The Glorious State Planning Of Medical Training

How glorious it is to have the State in charge of a sector of the economy. For only the State can take a long-term view of matters. The private sector would just muddle along without taking those necessary decisions to ensure the achievement of the better society through proper planning:

Medical school places will double and thousands of apprentice doctors will be trained on the job under NHS plans to deal with chronic staff shortages.

An NHS workforce plan due to be published next month warns the health service will be short of more than half a million staff without the biggest boost in training for a generation and radical changes to how it recruits frontline professionals.

As we’ve been pointing out for near a generation now the increased feminisation of the profession has implications. The feminisation is a joy, of course, it’s part of the economic liberation of women, that wondrous event of the past century. But it does have implications, years off to have children, years of part-time working when the ickles are young and so on.
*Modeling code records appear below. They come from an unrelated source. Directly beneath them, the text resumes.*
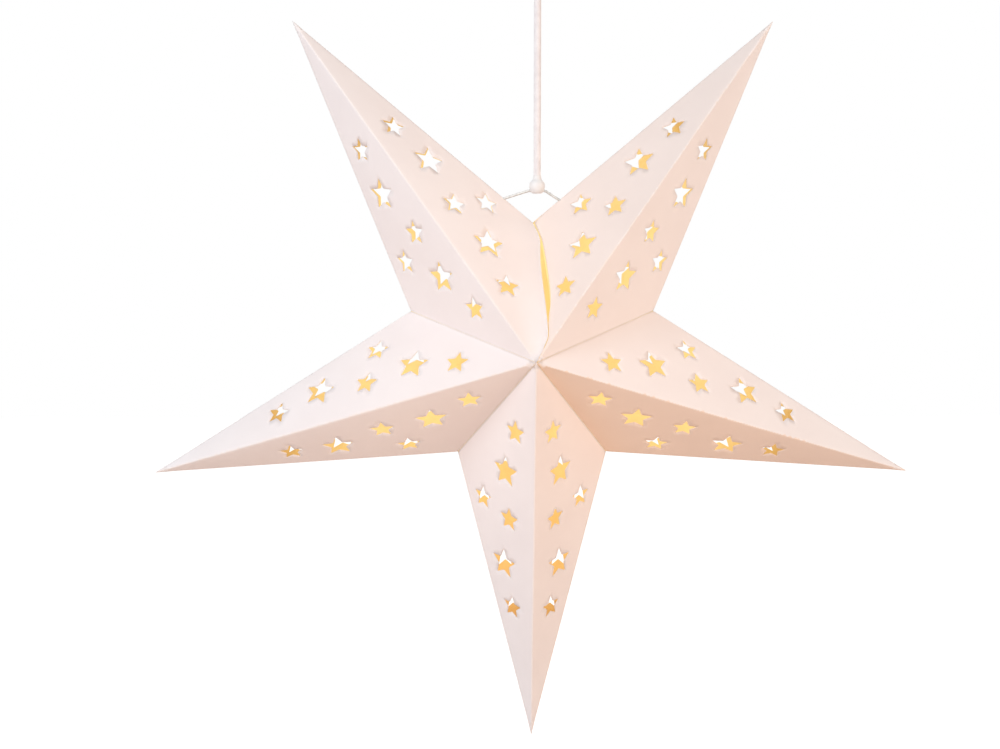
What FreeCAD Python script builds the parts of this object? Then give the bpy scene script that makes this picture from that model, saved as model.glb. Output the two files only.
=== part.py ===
import FreeCAD, Part
import math
import os

import Sketcher
from FreeCAD import Placement, Rotation, Vector

# A five-pointed folded-card star lantern on a cord, with a light string on a coin-cell box inside.
# Frame: +Z up, the star faces -Y, the origin is the centre of the eye that hangs on a ceiling hook.
# Each point of the star is one folded sheet, drawn in its own frame: X runs from the star's
# centre to the tip, Y from the front to the back, Z across the point. Millimetres and degrees.

doc = FreeCAD.newDocument("star_lantern")

# ---------------------------------------------------------------- driving dimensions

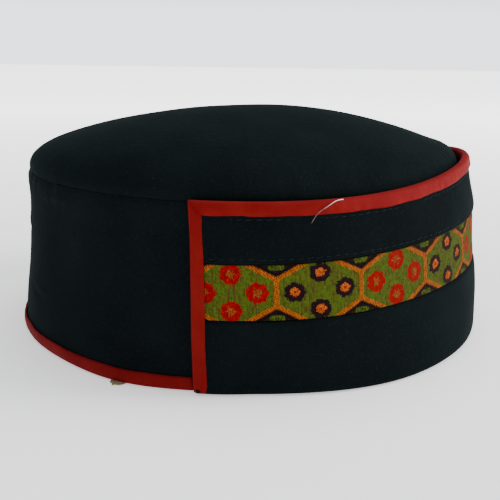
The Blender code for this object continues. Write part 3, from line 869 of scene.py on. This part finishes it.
# Stitches: short arches whose ends dive into the cloth, half a sine wave high
def makeStitches():
    limit = endAngle(0.055) - (cap["bindingWidth"] + 0.001) / cap["radius"]
    count = int(2 * limit * cap["radius"] / strip["stitchPitch"])
    centre = (np.arange(count) - (count - 1) / 2) * strip["stitchPitch"] / cap["radius"]
    local = np.linspace(-0.5, 0.5, 7)
    paths = []
    for row in (0, 1):
        rng = np.random.default_rng(60 + row)
        shift = rng.normal(0, 0.00012, (count, 1))
        angle = centre[:, None] + (local * strip["stitchLength"] + shift) / cap["radius"]
        height = stitchLines(angle)[row] + rng.normal(0, 0.00008, (count, 1))
        height = height + local * rng.normal(0.0001, 0.0001, (count, 1))
        lift = 0.00022 * np.cos(np.pi * local) - 0.00006
        paths.append(onCuff(angle, height, cap["cuffCloth"] + strip["puff"] * 0.6 - strip["dip"] + lift))
    stitchThread = threadMaterial("seam thread", thread["seam"], thread["seamDark"], 0.7)
    return threadPiece("topStitches", np.concatenate(paths), strip["stitchRadius"], 6, [stitchThread])


topStitches = makeStitches()


# Loose end of thread: a smooth curve through the path's points
def makeLooseThread():
    path = np.array(thread["path"])
    at = np.linspace(0, len(path) - 1, 60)
    wide = np.stack([np.interp(at, np.arange(len(path)), path[:, axis]) for axis in range(3)], 1)
    kernel = np.exp(-0.5 * (np.arange(-7, 8) / 3.2) ** 2)
    kernel /= kernel.sum()
    padded = np.pad(wide, ((7, 7), (0, 0)), "reflect", reflect_type="odd")
    smooth = np.stack([np.convolve(padded[:, axis], kernel, "valid") for axis in range(3)], 1)
    line = onCuff(np.radians(smooth[:, 0]), smooth[:, 1], smooth[:, 2])
    cloth = threadMaterial("loose thread", thread["loose"], thread["looseDark"], 0.5, 0.1, 0.3)
    tree = cloth.node_tree
    shader = tree.nodes["Principled BSDF"]
    parts = addNode(tree, "ShaderNodeSeparateXYZ")
    climb = addNode(tree, "ShaderNodeMapRange",
                    {"From Min": thread["paleFrom"], "From Max": thread["paleTo"]})
    blend = addNode(tree, "ShaderNodeMix", data_type="RGBA")
    blend.inputs[7].default_value = thread["looseTop"]
    tree.links.new(addNode(tree, "ShaderNodeTexCoord").outputs["Object"], parts.inputs["Vector"])
    tree.links.new(parts.outputs["Z"], climb.inputs["Value"])
    tree.links.new(climb.outputs["Result"], blend.inputs["Factor"])
    tree.links.new(shader.inputs["Base Color"].links[0].from_socket, blend.inputs[6])
    tree.links.new(blend.outputs[2], shader.inputs["Base Color"])
    taper = np.linspace(0.75, 1.15, 60)
    return threadPiece("looseThread", line[None], thread["radius"], 8, [cloth], taper)


looseThread = makeLooseThread()

# Scrap of lining that lies on the floor and sticks out from under the hem
scrap = {
    "angleFrom": -118.3, "angleTo": -114.8,
    "start": 0.0003, "reach": 0.0036, "foot": 0.0001, "thick": 0.0003,
}


# Its free edge is half a sine wave with a finer ragged wave on it
def makeScrap():
    share = np.linspace(0, 1, 24)[None]
    out = np.linspace(0, 1, 8)[:, None]
    angle = np.radians(scrap["angleFrom"] + (scrap["angleTo"] - scrap["angleFrom"]) * share)
    edge = 0.0006 + scrap["reach"] * np.sin(np.pi * share) ** 0.6 * (0.85 + 0.15 * np.sin(share * 17))
    outward = scrap["start"] + (edge - scrap["start"]) * out
    height = scrap["foot"] + 0.0002 * np.sin(share * 11 + out * 2) ** 2
    lower = drumPoint(angle, height, outward)
    upper = drumPoint(angle, height + scrap["thick"], outward)[::-1]
    return gridPiece("liningScrap", np.concatenate([lower, upper]), [liningCloth], closeRows=True, caps=True)


liningScrap = makeScrap()

# Wool nap: short bent fibres that stand off the cloth, and a few specks of lint
nap = {
    "count": 3600, "length": 0.0011, "radius": 0.000013,
    "lintCount": 16, "lintLength": 0.0012, "lintRadius": 0.00005,
}


# Each fibre is a parabola that leaves the cloth and lies over to one side
def napPaths(face, count, length, lean, seed):
    rng = np.random.default_rng(seed)
    row = rng.integers(1, face.shape[0] - 1, count)
    column = rng.integers(1, face.shape[1] - 1, count)
    across = face[row + 1, column] - face[row - 1, column]
    along = face[row, column + 1] - face[row, column - 1]
    normal = np.cross(across, along)
    normal /= np.linalg.norm(normal, axis=1, keepdims=True)
    start = face[row, column]
    normal *= np.sign(((start - [0, 0, 0.03]) * normal).sum(1))[:, None]
    side = np.cross(normal, rng.normal(size=(count, 3)))
    side /= np.linalg.norm(side, axis=1, keepdims=True)
    reach = np.linspace(0, 1, 4)[None, :, None]
    size = length * rng.uniform(0.5, 1.3, count)[:, None, None]
    rise = rng.uniform(0.25, 1.0, count)[:, None, None] * (1 - lean)
    arch = normal[:, None] * rise * reach * (1.7 - 1.3 * reach)
    return start[:, None] + size * (side[:, None] * reach + arch)


def makeNap():
    parts = [(crownFace[6:], 0.40), (wallFace[:, :110], 0.14), (wallFace[:, -110:], 0.14),
             (cuffFace, 0.18), (stripFace[4:36], 0.14)]
    paths = [napPaths(face, int(nap["count"] * part), nap["length"], 0.35, 70 + index)
             for index, (face, part) in enumerate(parts)]
    fibre = threadMaterial("wool fibre", wool["fibre"], wool["crownPale"], 0.9)
    fuzz = threadPiece("woolNap", np.concatenate(paths), nap["radius"], 3, [fibre],
                       taper=np.array([1, 0.9, 0.7, 0.35]))
    specks = [napPaths(face, max(int(nap["lintCount"] * part), 2), nap["lintLength"], 0.8, 90 + index)
              for index, (face, part) in enumerate(parts)]
    lintCloth = threadMaterial("lint", thread["lint"], thread["lintDark"], 0.8)
    lint = threadPiece("lintSpecks", np.concatenate(specks), nap["lintRadius"], 4, [lintCloth],
                       taper=np.array([0.6, 1, 0.9, 0.4]))
    return fuzz, lint


woolNap, lintSpecks = makeNap()
print("stitches, threads and nap made")

for piece in (crownTop, sideWall, frontCuff, patternedBand, upperStrip, cuffBinding, hemBinding,
              topStitches, looseThread, liningScrap, woolNap, lintSpecks):
    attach(piece, "root")

# Floor, light and camera
studio = {
    "world": (0.93, 0.95, 1.0, 1), "worldPower": 0.58, "horizonPower": 2.6, "nearGlow": 0.6, "floorGlow": 2.6,
    # place, size, watts and colour of each soft light, all aimed at the cap
    "lights": (((0.15, -1.50, 0.75), 0.9, 32, (1.0, 0.98, 0.94)),
               ((0.35, -0.10, 1.45), 1.0, 12, (0.96, 0.98, 1.0))),
    "distance": 0.353587, "lift": 11.489, "pitch": 14.411, "aside": 0.000029, "roll": 0.81, "lens": 57.36,
}


# The sky is brighter close to the horizon, and the floor glows a little away from the cap
def makeStudio():
    world = bpy.data.worlds.new("studio")
    world.use_nodes = True
    tree = world.node_tree
    sky = tree.nodes["Background"]
    sky.inputs["Color"].default_value = studio["world"]
    parts = addNode(tree, "ShaderNodeSeparateXYZ")
    power = addNode(tree, "ShaderNodeMapRange", {
        "From Min": 0.04, "From Max": 0.14, "To Min": studio["horizonPower"], "To Max": studio["worldPower"]})
    tree.links.new(addNode(tree, "ShaderNodeTexCoord").outputs["Generated"], parts.inputs["Vector"])
    tree.links.new(parts.outputs["Z"], power.inputs["Value"])
    tree.links.new(power.outputs["Result"], sky.inputs["Strength"])
    bpy.context.scene.world = world
    for index, (place, size, watts, colour) in enumerate(studio["lights"]):
        lamp = bpy.data.lights.new("soft light %d" % index, "AREA")
        lamp.shape, lamp.size, lamp.energy, lamp.color = "DISK", size, watts, colour
        holder = bpy.data.objects.new(lamp.name, lamp)
        back = np.array(place) - [0, 0, 0.04]
        back = back / np.linalg.norm(back)
        right = np.cross([0, 0, 1.0], back)
        right /= np.linalg.norm(right)
        turned = np.eye(4)
        turned[:3, :4] = np.stack([right, np.cross(back, right), back, place], 1)
        holder.matrix_world = Matrix(turned.tolist())
        bpy.context.scene.collection.objects.link(holder)
    spread = np.linspace(-4, 4, 9)
    x, y = np.meshgrid(spread, spread)
    floorMaterial, tree, shader = startMaterial("pale floor", 0.9)
    shader.inputs["Base Color"].default_value = (0.93, 0.93, 0.93, 1)
    shader.inputs["Emission Color"].default_value = (1, 1, 1, 1)
    distance = addNode(tree, "ShaderNodeVectorMath", operation="LENGTH")
    glow = addNode(tree, "ShaderNodeMapRange", {
        "From Min": 0.15, "From Max": 1.1, "To Min": studio["nearGlow"], "To Max": studio["floorGlow"]})
    tree.links.new(addNode(tree, "ShaderNodeTexCoord").outputs["Object"], distance.inputs[0])
    tree.links.new(distance.outputs["Value"], glow.inputs["Value"])
    tree.links.new(glow.outputs["Result"], shader.inputs["Emission Strength"])
    mesh = bpy.data.meshes.new("floor")
    places = np.stack([x, y, 0 * x - 0.0001], -1).reshape(-1, 3)
    mesh.from_pydata(places.tolist(), [], gridCorners(9, 9, False, False)[0].tolist())
    mesh.materials.append(floorMaterial)
    floor = bpy.data.objects.new("floor", mesh)
    bpy.context.scene.collection.objects.link(floor)


def makeCamera():
    lift, pitch, roll = np.radians([studio["lift"], studio["pitch"], studio["roll"]])
    place = np.array([-studio["distance"] * np.cos(lift), studio["aside"],
                      0.045 + studio["distance"] * np.sin(lift)])
    back = np.array([-np.cos(pitch), 0, np.sin(pitch)])
    level, up = np.array([0, -1.0, 0]), np.array([np.sin(pitch), 0, np.cos(pitch)])
    turned = np.eye(4)
    right = np.cos(roll) * level + np.sin(roll) * up
    top = np.cos(roll) * up - np.sin(roll) * level
    turned[:3, :4] = np.stack([right, top, back, place], 1)
    lens = bpy.data.cameras.new("photo camera")
    lens.lens, lens.sensor_width = studio["lens"], 36
    camera = bpy.data.objects.new("photo camera", lens)
    camera.matrix_world = Matrix(turned.tolist())
    bpy.context.scene.collection.objects.link(camera)
    bpy.context.scene.camera = camera


makeStudio()
makeCamera()
print("studio made")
Any planning system worth its salt would have increased the number of training places to match that - for any rational planner would have noted that more heads need to be trained when fewer lifetime hours of labour are gained from each head trained.

Medical training in Britain is a state-planned area of the economy. That rise in training did not take place and that’s all we need to know about the efficiency of State planning - it isn’t.

So, let’s not use State planning given the evidence of how well it doesn’t work then.

There is also a more minor point to relish here:

One in eight new doctors will qualify through apprenticeships by the 2030s as the NHS creates a new path into the medical profession for people who do not come through the traditional A level route.

Sensible enough.

A pilot is due to begin soon of training courses that allow nurses, paramedics or others working in the health service to train on the job for five years before taking the same exam as other medical students to become a doctor.

Why not?

The plan envisions thousands of such apprentices qualifying every year in the mid-2030s.

Apprentice nurses will see an even bigger expansion with a quarter of new students qualifying this by under plans to offer a better career path to healthcare assistants and other staff.

Ah, yes, that was the bit we were looking for. For it is only a decade and a bit more back that the decision to insist all nursing training should include a degree was taken. That’s now being walked back upon in favour of the older system of learning by doing.

Why not just go the whole hog and rescind that error of making nursing a graduate entry profession and go back to training nurses as we’re going to be training them anyway, by getting out there and doing nursing?

For we have already proven that State planning isn’t efficient, is capable of error, the most important thing about errors being willing to admit to them as that first step to reversing them.